How Senior Engineers Fix It

Senior engineers prioritize latency over framework purity.

1. Avoid Spark UDFs for Pure Network I/O: They recognize that Spark UDFs add overhead for moving data between the JVM and Python. If the logic is “get URL -> return response,” that overhead hurts performance.
2. Use ThreadPoolExecutor on the Driver: For datasets that fit in memory (e.g., <100k rows), the fastest method is to collect the IDs to the driver (or keep them there if generated there) and use a ThreadPoolExecutor to parallelize requests.
3. Batching: If the API supports it, they look for batch endpoints to send multiple IDs in one request, reducing the total number of round trips.
4. Async/Await (Alternative): For extremely high throughput requirements, they might switch to aiohttp with asyncio on the driver, though ThreadPoolExecutor is usually sufficient and simpler.

Why Juniors Miss It

Juniors often over-rely on Spark’s distributed capabilities.

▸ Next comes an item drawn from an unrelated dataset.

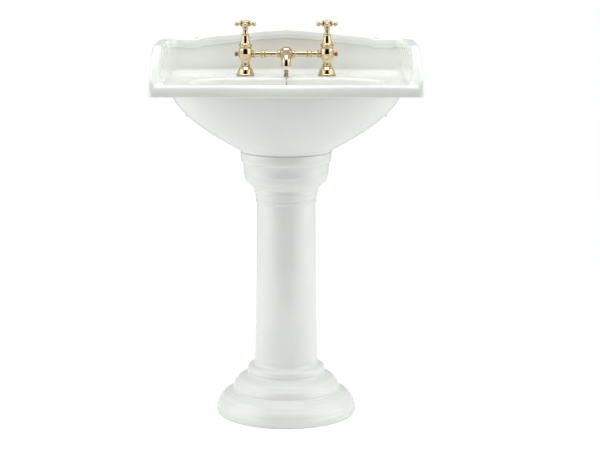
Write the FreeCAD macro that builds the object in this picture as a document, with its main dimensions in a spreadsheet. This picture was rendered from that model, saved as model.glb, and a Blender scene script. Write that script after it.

• “Spark is for everything”: They assume distributed execution is always faster. They don’t realize that for I/O, a single powerful machine with many threads is often faster than a distributed cluster due to network shuffle and task scheduling overhead.
• Misunderstanding Pandas UDFs: They see “Vectorized” and think it applies to network latency. They don’t realize that while the data transfer is vectorized (Arrow), the execution is still row-by-row (or batch-by-batch) and the Python process still has to wait for the network.